My zipper would totally break at some point very close to the edge of the mechanism. However, there is a little tiny stopper that prevents a bad experience.
If there is indeed a problem with context window tolerances, it should have a stopper. And the models should be sold based on their actual tolerances, not the full window considering the useless part.
So, if a model with 1M context window starts to break down consistently at 400K or so, it should be sold as a 400K model instead, with a 400K price.
The fact that it isn't is just dishonest.
I have seen this when approaching ~30% context window remaining.
There was a big bug in the Voice MCP I was using that it would just talk to itself back and forth too.
LLMs don't "think" or "understand" in any way. They aren't AGI. They're still just stochastic parrots.
Putting them in control of making decisions without humans in the loop is still pretty crazy.

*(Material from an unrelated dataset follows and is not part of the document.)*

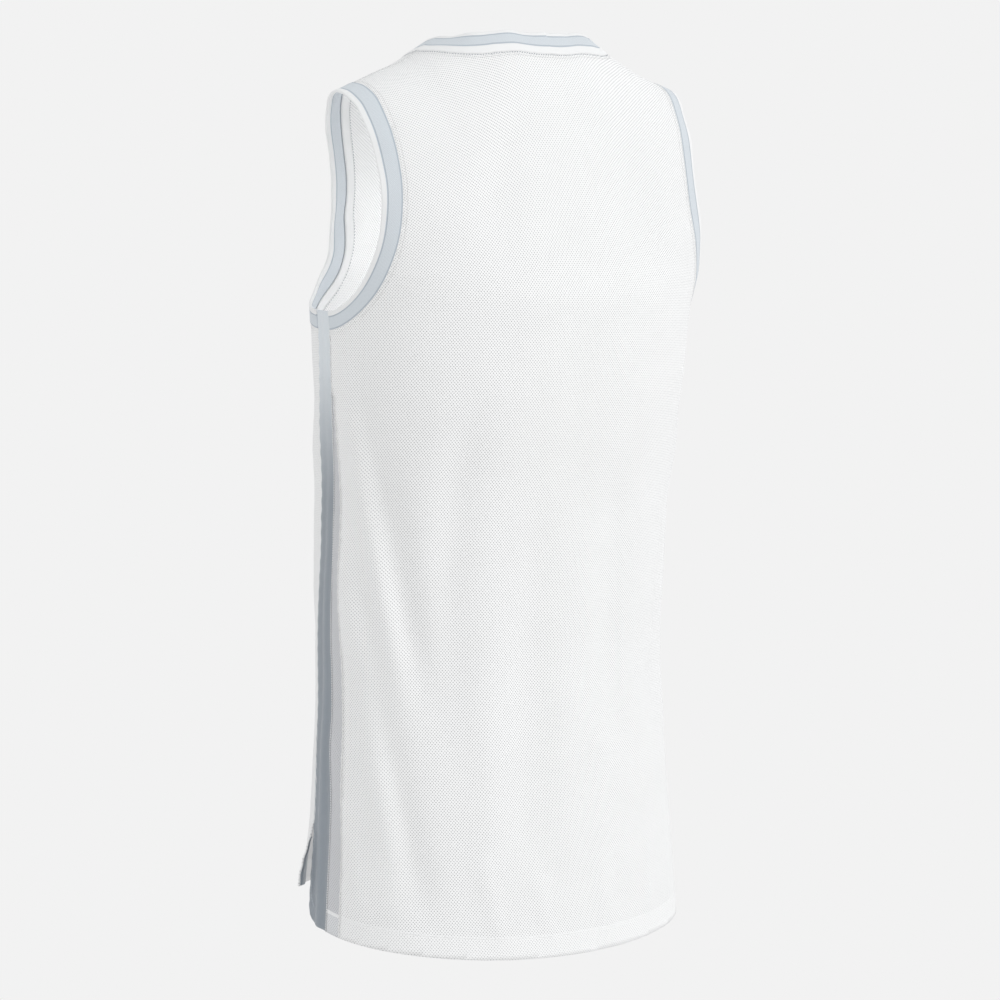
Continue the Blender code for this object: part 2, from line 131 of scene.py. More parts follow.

It seems like Halo's rampancy take on the breakdown of an AI is not a bad metaphor for the behavior of an LLM at the limits of its context window.
terrifying. not in any "ai takes over the world" sense but more in the sense that this class of bug lets it agree with itself which is always where the worst behavior of agents comes from.
I have also noticed the same with Gemini. Maybe it is a wider problem.
Same with copilot cli, constantly confusing who said what and often falling back to it's previous mistakes after i tell it not too. Delusional rambling that resemble working code >_<
Oh, so I’m not imagining this. Recently, I’ve tried to up my LLM usage to try and learn to use the tooling better. However, I’ve seen this happen with enough frequency that I’m just utterly frustrated with LLMs. Guess I should use Claude less and others more.
I’ve observed this consistently.
It’s scary how easy it is to fool these models, and how often they just confuse themselves and confidently march forward with complete bullshit.
Everything to do with LLM prompts reminds me of people doing regexes to try and sanitise input against SQL injections a few decades ago, just papering over the flaw but without any guarantees.
It's weird seeing people just adding a few more "REALLY REALLY REALLY REALLY DON'T DO THAT" to the prompt and hoping, to me it's just an unacceptable risk, and any system using these needs to treat the entire LLM as untrusted the second you put any user input into the prompt.